AFTER MORE THAN three years of study, negotiation and compromise, a bill to bring under control the domestic wiretapping and eavesdropping operations of the nation's intelligence agencies will reach the floor of the House of Representatives today. The bill, as it now stands, has the support of both agencies and many of their most persistent critics. That kind of consensus seemed impossible to achieve a year ago. Now that it has been reached the House should have no reluctance to pass this bill, which is much like one already approved by the Senate.

The Foreign Intelligence Surveillance Act, as it is called, would require the government, in most instances, to obtain a warrant from one of a select group of 11 federal judges before it began wiretapping or eavesderooping on American citizens in national security cases. In some situations, the government could not get such a warrant unless it met the same standards it now must meet to get similar warrants in ordinary criminal cases. In others, most notably those in which employees or agents of foreign governments are involved, the standards it would have to meet to get a warrant would be lower. In a few situations, primarily those involving direct communications between offices of foreign governments, the warrant procedure would not apply at all.

Those classifications, which are spelled out in enormous detail in the legislation, are central to the consensus that had developed in support of the bill. The intelligence agenices believe that the bill would permit a sufficiently wide range of activities that it would not handicap the government's effort to obtain - secretly - the information it needs about the activities inside this country of foreign governments and their agents. Most critics of those agencies, like the ACLU, believe the classification provide the protection that American citizens deserve from unnecessary intrusions on their privacy by the government.

Unfortunately, an effort is under way in the House to gut this carefully worked out compromise because of a fear it limits too sharply the discretion of the intelligence agencies and because it gives federal judges a key role in some intelligence and counter-intelligence gathering operations. Both objections seem to us to be insubstantial, given the alternative, which is to leave the ultimate decision on what kind of surveillance can be used against any citizen in the hands of the intelligence agencies or their politically chosen superiors.

The disclosures in recent years of the activities of the FBI demonstrate the danger of leaving such unbridled discretion in the executive branch. While some of the wiretaps, mail covers and burglaries that were undertaken against American citizens and organizations in the name of national security had legitimate goals, many clearly did not. Some were undertaken solely because a high official wanted to know about the personal life of a particular individual or because he was upset by a particular news story.
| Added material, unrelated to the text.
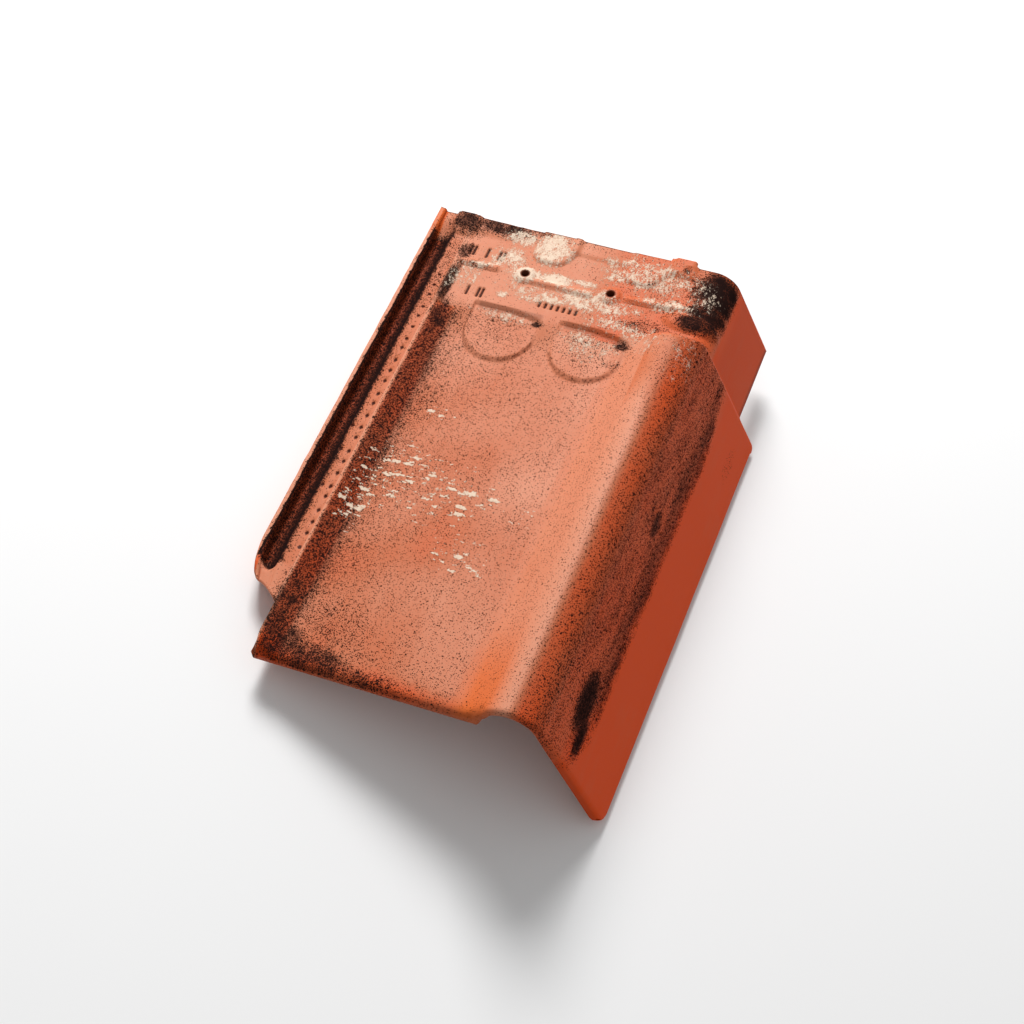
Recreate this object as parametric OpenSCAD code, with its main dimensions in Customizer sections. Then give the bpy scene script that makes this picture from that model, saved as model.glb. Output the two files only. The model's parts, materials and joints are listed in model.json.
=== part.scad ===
// Clay verge tile for the right-hand edge of a pitched roof.
// The tile is drawn as laid: x runs across it from the side lock to the flap,
// y runs up the slope from foot to head, and z = 0 is the underside of the head band.
// It is then turned to the way it lies on a level floor.

/* [Tile] */
// Length from the foot to the head edge
tile_l = 370; // [330:1:440]
// Thickness of the fired clay
wall = 11; // [9:0.5:12]
// Rest the tile on a level floor instead of showing it as laid
on_floor = true; // [true, false]

/* [Pan] */
// Height of the pan floor above the underside of the head band
pan_top = 6.5; // [5:0.5:8]
// Width of the level pan floor, between its two side curves
pan_w = 110; // [90:1:150]
// Radius where the pan floor curves up to its sides
pan_r = 20; // [14:1:26]
// Angle of the slope from the rim down to the pan floor
rim_slope = 27; // [20:1:35]

/* [Roll and flap] */
// Height of the roll above the head band
roll_h = 13; // [9:0.5:16]
// Outer radius of the roll
roll_r = 21.5; // [18:0.5:26]
// Angle of the roll's inner flank
flank_slope = 40; // [30:1:46]
// Lean of the flap away from upright
flap_lean = 19.6; // [10:0.2:24]
// Drop of the flap below the underside of the head band
flap_drop = 84; // [60:1:110]
// Radius of the flap's lower corner at the foot
flap_corner_r = 12; // [4:1:20]

/* [Head] */
// Length that the next tile up the roof covers
head_lap = 63; // [50:1:90]
// Height cut off the flap along the head lap
notch_h = 26; // [15:1:40]
// Outer radius between the head band and the flap
head_r = 18; // [14:1:24]
// Distance that the flat head band runs on below the head lap
band_run = 9; // [4:1:30]
// Length of the ramp from the head band down to the pan
ramp_l = 34; // [20:1:50]
// Radius of the roll's rounded head end
dome_r = 26; // [20:1:34]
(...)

The proposed legislation would put a stop to abuses of that kind without hampering legitimate national security investigations. It would simply put an impartial arbitrator - in the person of a judge - between every citizen's privacy and the desire of the government to penetrate it. That would not be a new role for federal judges, they served constantly as buffers between the government and the individual. But it would provide a new kind of protection that events of the recent past have shown is sorely needed.